Hubo una larga pausa. El subdirector miró expectante al director, que miró con ojos soñadores un grabado que mostraba a un lord corriendo desnudo por las calles de una ciudad asolada por la peste, con un plato de azufre ardiendo en la cabeza.

Finalmente dio un pequeño respingo y sacó el reloj del bolsillo.

– Lo que me temía: ya casi son y media. ¿Adonde se va el tiempo? Bien, Morel, ha sido de lo más instructivo y espero saber más de usted. Pero me temo que ahora debo excusarme… -Se levantó y le tendió la mano-. No le parecerá tan mal -añadió con tono tranquilizador- cuando se haya acostumbrado a esto.

Joseph buscó en vano una forma educada de decir que eso era exactamente lo que se temía.

2

– El artista -explicó Stephen atusándose sin arte alguno los cabellos- es en el fondo una persona solitaria. A fin de describir con sutileza y perspicacia la sociedad debe permanecer aislado de ella, como el médico guarda las distancias con sus pacientes para observar mejor sus síntomas.
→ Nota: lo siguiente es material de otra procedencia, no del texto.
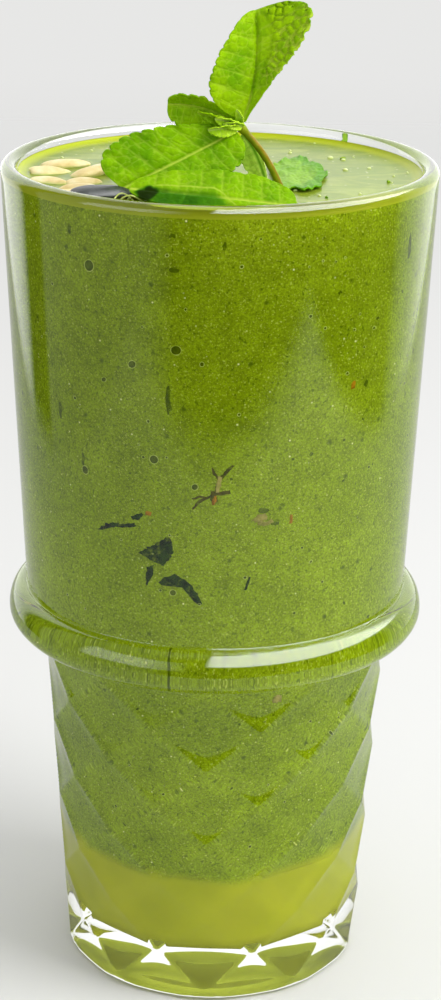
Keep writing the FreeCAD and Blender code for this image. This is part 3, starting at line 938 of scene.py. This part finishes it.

El público parecía abatido.

– Este distanciamiento interior no debe confundirse con una renuncia a la vida propiamente dicha. Al contrario, el artista debe sumergirse en la confusión del mundo, zambullirse en sus profundidades y permitir que sus corrientes lo lleven a donde quieran si su obra ha de encender una chispa en el alma de su prójimo, hablarle al corazón con pasión.

El público se animó.

Era un mes de febrero frío. El hielo cubría ramitas, asía barandillas, apresaba fuentes. Decían que en los campos los pájaros caían del cielo, congelados en mitad de vuelo; que si seguía así se helaría el mismo río.